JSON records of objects
• • • •
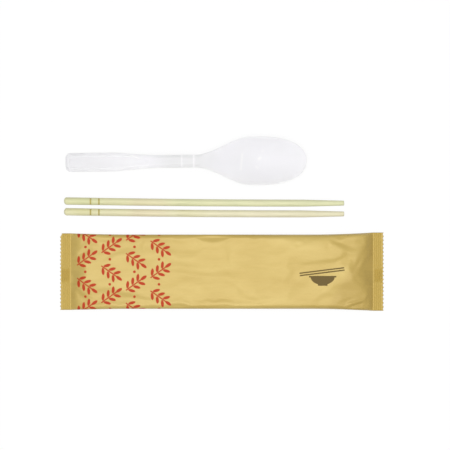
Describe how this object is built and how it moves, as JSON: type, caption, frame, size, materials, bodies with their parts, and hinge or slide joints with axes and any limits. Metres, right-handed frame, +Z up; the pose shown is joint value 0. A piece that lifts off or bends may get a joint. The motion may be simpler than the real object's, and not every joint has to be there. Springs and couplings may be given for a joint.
{
  "type": "disposable spoon and chopstick set",
  "caption": "Single-use cutlery laid out flat: a moulded plastic spoon and round bamboo chopsticks above a sealed paper pack that holds the same.",
  "frame": {"origin": "on the table, below the middle of the whole layout", "axes": "+X along the pieces, from the spoon's handle towards its bowl; +Y across the layout, from the pack towards the spoon; +Z up from the table"},
  "size_m": [0.2312, 0.1242, 0.0125],
  "materials": {
    "white_plastic": "moulded polypropylene, slightly translucent, with a soft gloss",
    "bamboo": "turned bamboo, unvarnished, with fine grain along its length",
    "kraft_paper": "golden kraft paper with a low satin sheen, heat-sealed at its ends, with a printed pattern"
  },
  "bodies": {
    "root": {"spoon": "white_plastic", "chopstick_upper": "bamboo", "chopstick_lower": "bamboo", "sealed_pack": "kraft_paper"}
  },
  "joints": []
}
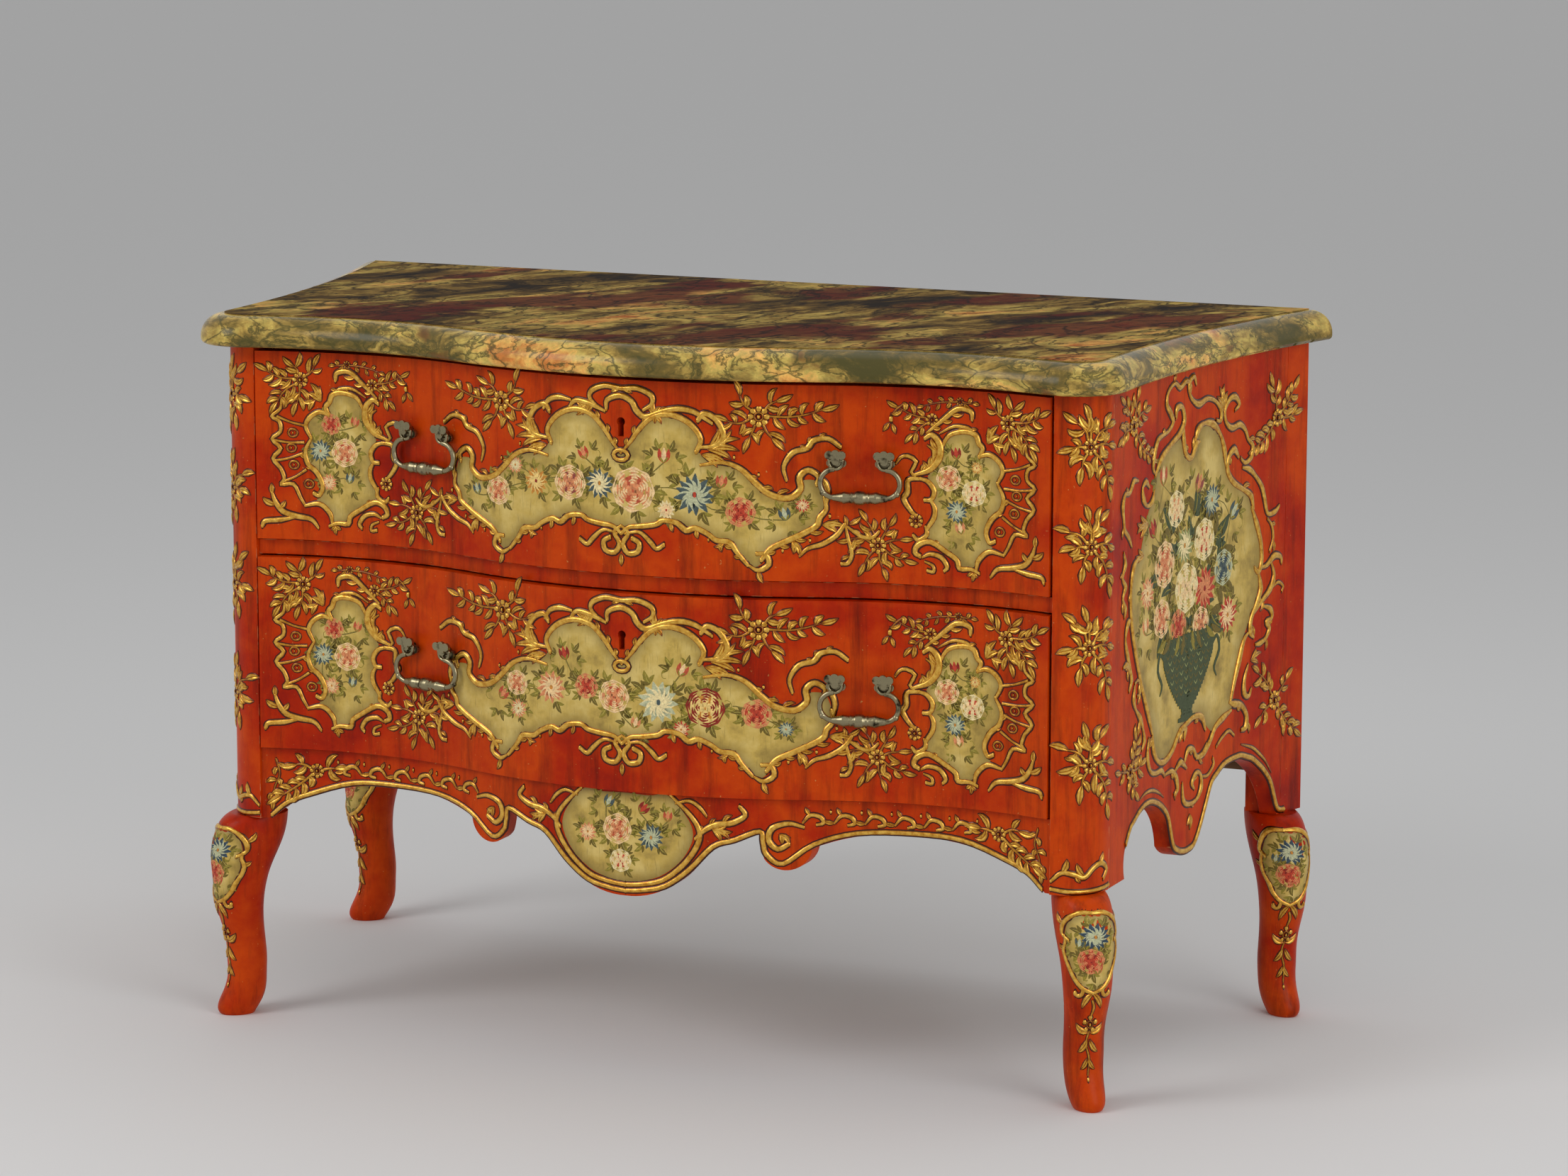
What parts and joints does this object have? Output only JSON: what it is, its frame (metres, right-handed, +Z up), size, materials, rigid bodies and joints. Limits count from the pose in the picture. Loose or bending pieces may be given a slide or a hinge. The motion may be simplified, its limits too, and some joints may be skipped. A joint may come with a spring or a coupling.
{
  "type": "chest of drawers",
  "caption": "Serpentine-fronted chest of drawers with a moulded top, hollow sides, shaped aprons, curved legs and hanging bail handles.",
  "frame": {"origin": "on the floor, below the middle of the chest's bounding box", "axes": "+X to the chest's left-to-right width, -Y out of the drawer fronts, +Z up"},
  "size_m": [1.2982, 0.6299, 0.85],
  "materials": {
    "red_lacquer": "old red lacquer over gesso, satin gloss",
    "marbled_top": "painted to look like marble, varnished",
    "bare_wood": "bare, aged softwood",
    "handle_metal": "aged cast metal, worn bright on the high parts",
    "iron": "dark forged iron"
  },
  "bodies": {
    "case": {"back_board_lower": "bare_wood", "back_board_upper": "bare_wood", "back_nails": "iron", "bottom_rail": "bare_wood", "case_bottom_board": "bare_wood", "drawer_stops": "bare_wood", "dust_board": "bare_wood", "front_apron": "red_lacquer", "front_leg_left": "red_lacquer", "front_leg_right": "red_lacquer", "front_post_left": "red_lacquer", "front_post_right": "red_lacquer", "front_top_rail": "bare_wood", "glue_blocks": "iron", "kicker_left": "bare_wood", "kicker_right": "bare_wood", "lower_guide_left": "bare_wood", "lower_guide_right": "bare_wood", "lower_runner_left": "bare_wood", "lower_runner_right": "bare_wood", "middle_rail": "red_lacquer", "rear_leg_left": "red_lacquer", "rear_leg_right": "red_lacquer", "rear_post_left": "red_lacquer", "rear_post_right": "red_lacquer", "side_panel_left": "red_lacquer", "side_panel_right": "red_lacquer", "top_front_board": "marbled_top", "top_rear_board": "marbled_top", "upper_guide_left": "bare_wood", "upper_guide_right": "bare_wood", "upper_runner_left": "bare_wood", "upper_runner_right": "bare_wood"},
    "upper_drawer": {"upper_drawer_back": "bare_wood", "upper_drawer_bottom": "bare_wood", "upper_drawer_front": "red_lacquer", "upper_drawer_side_left": "bare_wood", "upper_drawer_side_right": "bare_wood", "upper_handle_nuts": "iron", "upper_handle_posts_left": "handle_metal", "upper_handle_posts_right": "handle_metal", "upper_lock": "iron", "upper_lock_screws": "iron"},
    "lower_drawer": {"lower_drawer_back": "bare_wood", "lower_drawer_bottom": "bare_wood", "lower_drawer_front": "red_lacquer", "lower_drawer_side_left": "bare_wood", "lower_drawer_side_right": "bare_wood", "lower_handle_nuts": "iron", "lower_handle_posts_left": "handle_metal", "lower_handle_posts_right": "handle_metal", "lower_lock": "iron", "lower_lock_screws": "iron"},
    "upper_left_bail": {"upper_bail_left": "handle_metal"},
    "upper_right_bail": {"upper_bail_right": "handle_metal"},
    "lower_left_bail": {"lower_bail_left": "handle_metal"},
    "lower_right_bail": {"lower_bail_right": "handle_metal"},
    "upper_bolt": {"upper_lock_bolt": "iron"},
    "lower_bolt": {"lower_lock_bolt": "iron"}
  },
  "joints": [
    {"name": "upper_drawer_slide", "type": "slide", "parent": "case", "child": "upper_drawer", "axis": [0, -1, 0], "range_m": [0, 0.36]},
    {"name": "lower_drawer_slide", "type": "slide", "parent": "case", "child": "lower_drawer", "axis": [0, -1, 0], "range_m": [0, 0.36]},
    {"name": "upper_left_bail_swing", "type": "hinge", "parent": "upper_drawer", "child": "upper_left_bail", "pos_m": [-0.27263, -0.24441, 0.725], "axis": [-0.971, 0.2389, 0], "range_deg": [0, 70]},
    {"name": "upper_right_bail_swing", "type": "hinge", "parent": "upper_drawer", "child": "upper_right_bail", "pos_m": [0.27263, -0.24441, 0.725], "axis": [-0.971, -0.2389, 0], "range_deg": [0, 70]},
    {"name": "lower_left_bail_swing", "type": "hinge", "parent": "lower_drawer", "child": "lower_left_bail", "pos_m": [-0.27263, -0.24441, 0.47], "axis": [-0.971, 0.2389, 0], "range_deg": [0, 70]},
    {"name": "lower_right_bail_swing", "type": "hinge", "parent": "lower_drawer", "child": "lower_right_bail", "pos_m": [0.27263, -0.24441, 0.47], "axis": [-0.971, -0.2389, 0], "range_deg": [0, 70]},
    {"name": "upper_bolt_slide", "type": "slide", "parent": "upper_drawer", "child": "upper_bolt", "axis": [0, 0, 1], "range_m": [0, 0.012]},
    {"name": "lower_bolt_slide", "type": "slide", "parent": "lower_drawer", "child": "lower_bolt", "axis": [0, 0, 1], "range_m": [0, 0.012]}
  ]
}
• • • •
Give all the records again. Match them exactly.

▸ **In response**:
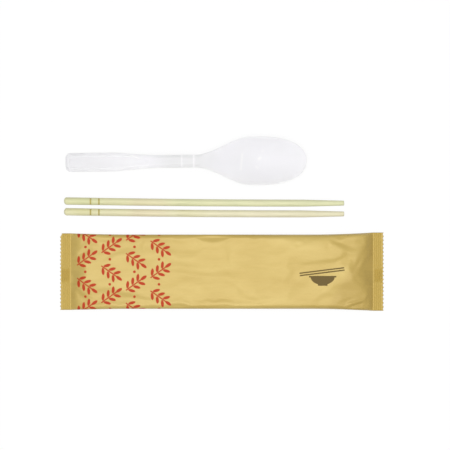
Describe how this object is built and how it moves, as JSON: type, caption, frame, size, materials, bodies with their parts, and hinge or slide joints with axes and any limits. Metres, right-handed frame, +Z up; the pose shown is joint value 0. A piece that lifts off or bends may get a joint. The motion may be simpler than the real object's, and not every joint has to be there. Springs and couplings may be given for a joint.
{
  "type": "disposable spoon and chopstick set",
  "caption": "Single-use cutlery laid out flat: a moulded plastic spoon and round bamboo chopsticks above a sealed paper pack that holds the same.",
  "frame": {"origin": "on the table, below the middle of the whole layout", "axes": "+X along the pieces, from the spoon's handle towards its bowl; +Y across the layout, from the pack towards the spoon; +Z up from the table"},
  "size_m": [0.2312, 0.1242, 0.0125],
  "materials": {
    "white_plastic": "moulded polypropylene, slightly translucent, with a soft gloss",
    "bamboo": "turned bamboo, unvarnished, with fine grain along its length",
    "kraft_paper": "golden kraft paper with a low satin sheen, heat-sealed at its ends, with a printed pattern"
  },
  "bodies": {
    "root": {"spoon": "white_plastic", "chopstick_upper": "bamboo", "chopstick_lower": "bamboo", "sealed_pack": "kraft_paper"}
  },
  "joints": []
}
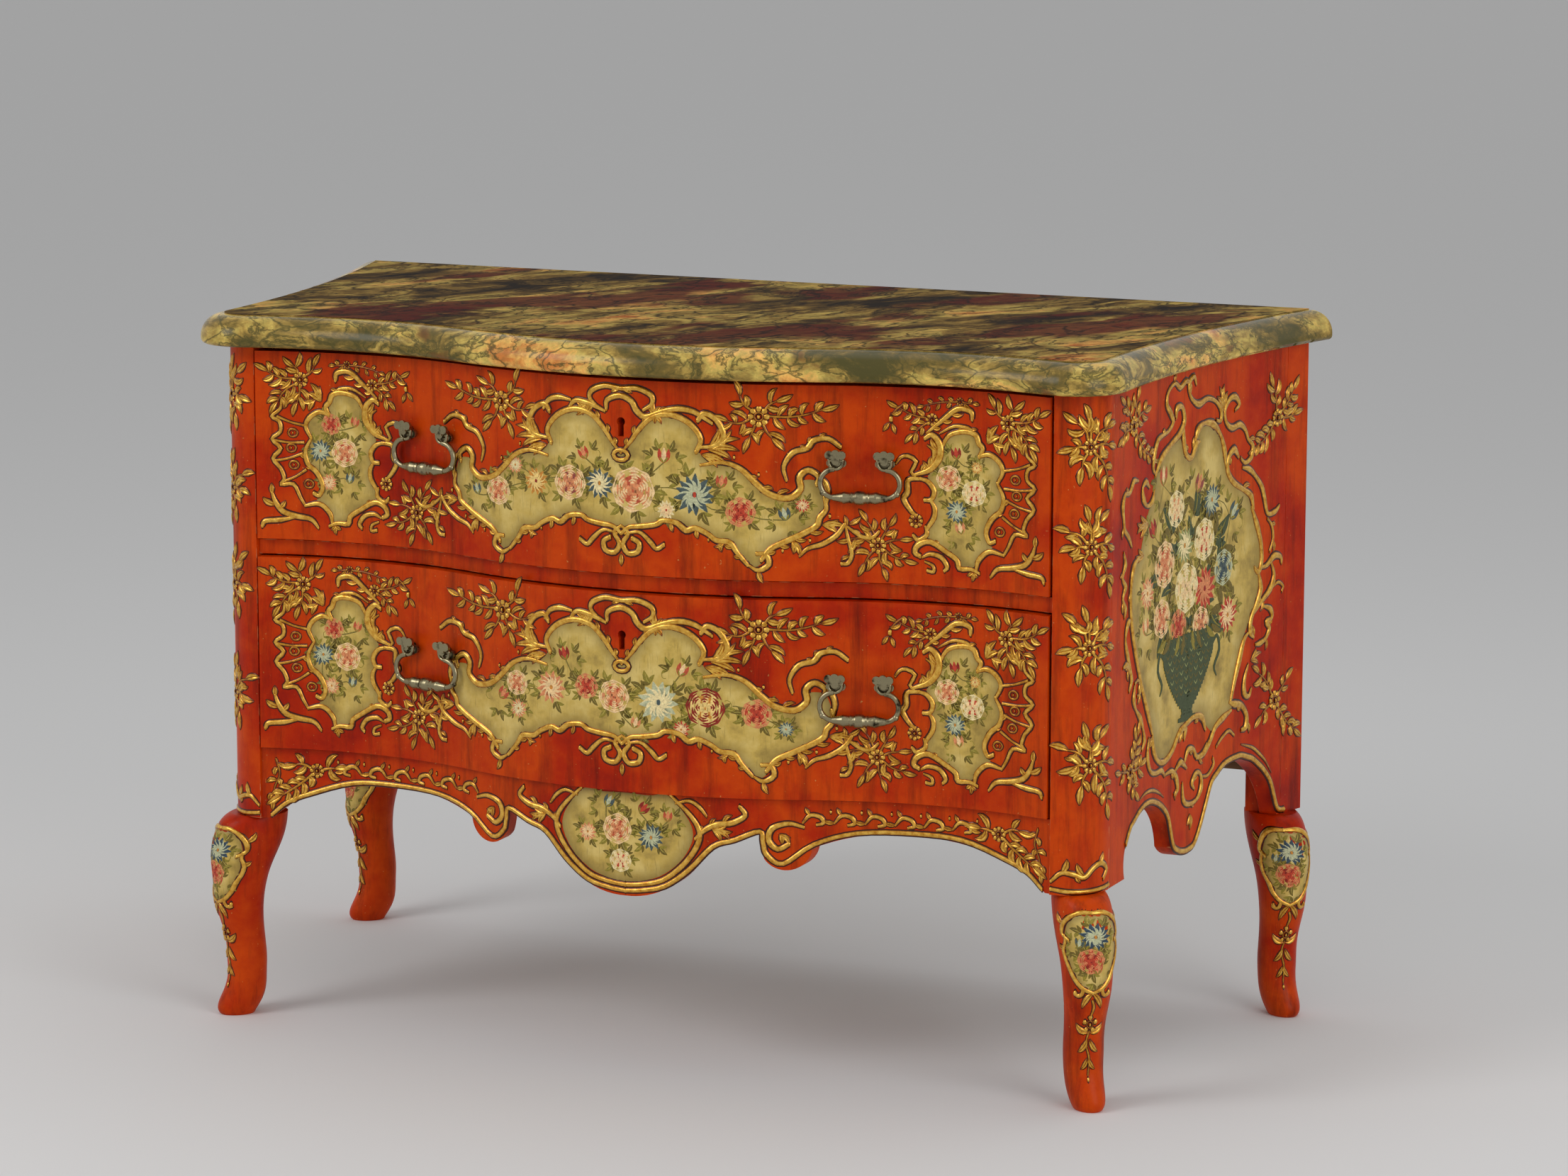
What parts and joints does this object have? Output only JSON: what it is, its frame (metres, right-handed, +Z up), size, materials, rigid bodies and joints. Limits count from the pose in the picture. Loose or bending pieces may be given a slide or a hinge. The motion may be simplified, its limits too, and some joints may be skipped. A joint may come with a spring or a coupling.
{
  "type": "chest of drawers",
  "caption": "Serpentine-fronted chest of drawers with a moulded top, hollow sides, shaped aprons, curved legs and hanging bail handles.",
  "frame": {"origin": "on the floor, below the middle of the chest's bounding box", "axes": "+X to the chest's left-to-right width, -Y out of the drawer fronts, +Z up"},
  "size_m": [1.2982, 0.6299, 0.85],
  "materials": {
    "red_lacquer": "old red lacquer over gesso, satin gloss",
    "marbled_top": "painted to look like marble, varnished",
    "bare_wood": "bare, aged softwood",
    "handle_metal": "aged cast metal, worn bright on the high parts",
    "iron": "dark forged iron"
  },
  "bodies": {
    "case": {"back_board_lower": "bare_wood", "back_board_upper": "bare_wood", "back_nails": "iron", "bottom_rail": "bare_wood", "case_bottom_board": "bare_wood", "drawer_stops": "bare_wood", "dust_board": "bare_wood", "front_apron": "red_lacquer", "front_leg_left": "red_lacquer", "front_leg_right": "red_lacquer", "front_post_left": "red_lacquer", "front_post_right": "red_lacquer", "front_top_rail": "bare_wood", "glue_blocks": "iron", "kicker_left": "bare_wood", "kicker_right": "bare_wood", "lower_guide_left": "bare_wood", "lower_guide_right": "bare_wood", "lower_runner_left": "bare_wood", "lower_runner_right": "bare_wood", "middle_rail": "red_lacquer", "rear_leg_left": "red_lacquer", "rear_leg_right": "red_lacquer", "rear_post_left": "red_lacquer", "rear_post_right": "red_lacquer", "side_panel_left": "red_lacquer", "side_panel_right": "red_lacquer", "top_front_board": "marbled_top", "top_rear_board": "marbled_top", "upper_guide_left": "bare_wood", "upper_guide_right": "bare_wood", "upper_runner_left": "bare_wood", "upper_runner_right": "bare_wood"},
    "upper_drawer": {"upper_drawer_back": "bare_wood", "upper_drawer_bottom": "bare_wood", "upper_drawer_front": "red_lacquer", "upper_drawer_side_left": "bare_wood", "upper_drawer_side_right": "bare_wood", "upper_handle_nuts": "iron", "upper_handle_posts_left": "handle_metal", "upper_handle_posts_right": "handle_metal", "upper_lock": "iron", "upper_lock_screws": "iron"},
    "lower_drawer": {"lower_drawer_back": "bare_wood", "lower_drawer_bottom": "bare_wood", "lower_drawer_front": "red_lacquer", "lower_drawer_side_left": "bare_wood", "lower_drawer_side_right": "bare_wood", "lower_handle_nuts": "iron", "lower_handle_posts_left": "handle_metal", "lower_handle_posts_right": "handle_metal", "lower_lock": "iron", "lower_lock_screws": "iron"},
    "upper_left_bail": {"upper_bail_left": "handle_metal"},
    "upper_right_bail": {"upper_bail_right": "handle_metal"},
    "lower_left_bail": {"lower_bail_left": "handle_metal"},
    "lower_right_bail": {"lower_bail_right": "handle_metal"},
    "upper_bolt": {"upper_lock_bolt": "iron"},
    "lower_bolt": {"lower_lock_bolt": "iron"}
  },
  "joints": [
    {"name": "upper_drawer_slide", "type": "slide", "parent": "case", "child": "upper_drawer", "axis": [0, -1, 0], "range_m": [0, 0.36]},
    {"name": "lower_drawer_slide", "type": "slide", "parent": "case", "child": "lower_drawer", "axis": [0, -1, 0], "range_m": [0, 0.36]},
    {"name": "upper_left_bail_swing", "type": "hinge", "parent": "upper_drawer", "child": "upper_left_bail", "pos_m": [-0.27263, -0.24441, 0.725], "axis": [-0.971, 0.2389, 0], "range_deg": [0, 70]},
    {"name": "upper_right_bail_swing", "type": "hinge", "parent": "upper_drawer", "child": "upper_right_bail", "pos_m": [0.27263, -0.24441, 0.725], "axis": [-0.971, -0.2389, 0], "range_deg": [0, 70]},
    {"name": "lower_left_bail_swing", "type": "hinge", "parent": "lower_drawer", "child": "lower_left_bail", "pos_m": [-0.27263, -0.24441, 0.47], "axis": [-0.971, 0.2389, 0], "range_deg": [0, 70]},
    {"name": "lower_right_bail_swing", "type": "hinge", "parent": "lower_drawer", "child": "lower_right_bail", "pos_m": [0.27263, -0.24441, 0.47], "axis": [-0.971, -0.2389, 0], "range_deg": [0, 70]},
    {"name": "upper_bolt_slide", "type": "slide", "parent": "upper_drawer", "child": "upper_bolt", "axis": [0, 0, 1], "range_m": [0, 0.012]},
    {"name": "lower_bolt_slide", "type": "slide", "parent": "lower_drawer", "child": "lower_bolt", "axis": [0, 0, 1], "range_m": [0, 0.012]}
  ]
}